On April 17, Sanders made a payment of $379.63 toward her invoice, leaving $3,600 outstanding, according to a receipt. No payments from Lyte in response to the $2,125.08 invoice issued to her were included in the records, which a county spokesperson confirmed are up to date as of Monday, June 3.

In a brief interview, Lyte, a first-term commissioner representing a district covering a swath of northern and eastern Washtenaw County, declined to discuss the invoice, referring a reporter to her previous statements that she is required to pay the bill.

“It’s going to be paid,” she said.

Asked if she would pay the rest of the balance on her invoice, Sanders, serving her second term representing a district centered on Pittsfield Township and covering some of the Ypsilanti-area, declined to say.

“It’s already been used for too much fodder. I’m going to make people do the work, so if they really want to know they’ll keep checking back every month,” she said.

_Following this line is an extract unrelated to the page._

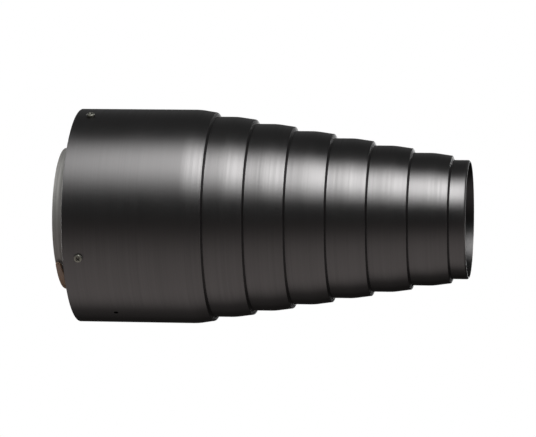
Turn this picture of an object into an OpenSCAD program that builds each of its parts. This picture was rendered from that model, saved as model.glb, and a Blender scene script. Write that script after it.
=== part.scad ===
// Stepped snoot for a studio flash head: eight nested turned shells on a clamping socket.
// The optical axis is +X, with x = 0 at the socket's rear edge and +Z up.
// Angles round the axis are clock angles: 0 is the top (+Z), 90 is the -Y side, 180 is the bottom.

/* [Shells] */
// Outside radius of the rear shell
rear_r = 82.5; // [80:0.5:90]
// Length of the rear shell
rear_len = 106.5; // [95:0.1:120]
// Number of step rings between the rear shell and the nose ring
step_count = 6; // [6]
// Radius lost at each step
step_drop = 5.28; // [5:0.02:5.4]
// Visible length of each step ring
step_pitch = 30.4; // [29:0.1:34]
// Visible length of the nose ring
nose_len = 12.2; // [8:0.1:30]
// Sheet thickness of the shells
wall = 1.5; // [1.2:0.1:1.6]
// Length of the conical lip at the front of the rear shell
rear_lip_len = 13.6; // [10:0.1:16]
// Length of the conical lip at the front of a step ring
ring_lip_len = 15.2; // [10:0.1:16]
// Radius lost along a lip
lip_drop = 2; // [1.5:0.1:2.3]
// Axial length of the bevel that closes a lip down to the next ring
front_bevel = 1.3; // [0.8:0.1:1.6]
// Radial gap between the hole in a shell's front and the ring that passes through it
ring_gap = 0.1; // [0.05:0.05:0.2]
// Radial depth of the bevel at the mouth
mouth_bevel = 0.9; // [0.4:0.1:0.9]
// Axial length of the bevel at the mouth
mouth_bevel_len = 1.5; // [1:0.1:2]
// Chamfer on the turned edges
edge_chamfer = 0.25; // [0.1:0.05:0.4]

/* [Joining rings] */
// Axial length of a joining ring
join_len = 8; // [6:0.5:9]
// Thickness of the flange that a step ring butts against
join_flange = 1.5; // [1:0.1:2]
// Gap between a joining ring and the start of the lip in front of it
join_setback = 0.5; // [0.3:0.1:1]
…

In previous interviews, both commissioners defended their conference travel using the funds, pointing to its relevance to issues of housing and homelessness that have preoccupied the county board this term. They were each recruited to attend conferences they didn’t seek out by county staff, and the county gave them no advance notice of their travel account overruns, they said.

Each attended the National Association of Counties conference in Austin, Texas and Mackinac Policy Conference on Mackinac Island in 2023, alongside other commissioners. Lyte also traveled for an American Educational Research Association conference in Las Vegas that year, and Sanders attended a landbank conference in Ohio, according to county records.

County administration has adhered to the county’s policies in invoicing commissioners for expenses over the limit, said county spokesperson Crystal Campbell.

Asked about the time that has elapsed since the invoices were issued, Campbell pointed to a lack of specifics around the timeline for payment in county board policy.

“The board rules don’t address what happens if a commissioner doesn’t pay within a certain amount of time, and so all we can go by is what the board rules say, and they just say that we have to provide that invoice,” she said.

County officials have also faced questions about travel expenditures by appointed county staff members this year, making tweaks to county policy governing travel after public scrutiny surrounding frequent trips charged to a government-issued credit card by county Racial Equity Officer Alize Asberry Payne.

Read more: Equity officer booked trip to Europe, 80+ days of travel with Washtenaw County credit card

The county commissioner travel accounts, also called “flex” accounts, are available to all nine county commissioners for travel expenses to conferences relating to issues faced by the county or the elected leaders’ responsibilities, as well as mileage and travel to official meetings, according to board rules.

They are used by varying degrees by different commissioners, with some not touching the funds at all during their time in office, according to expenditure reports posted publicly on the county website.

County board Chair Justin Hodge repaid the county $962.37 for expenses above the spending limit in 2023, records show. He previously told MLive/The Ann Arbor news he paid the sum as soon as he was informed he had gone over the $7,000 limit.

The yearly $63,000 fund for the board as a whole had more than $30,000 left in it at the end of 2023, according to the reports.

The report for 2024, current as of April 30, shows some commissioners nearly at or exceeding the $7,000 limit, though some expenses included in that sum are currently listed as “pending refund,” meaning those totals may shift.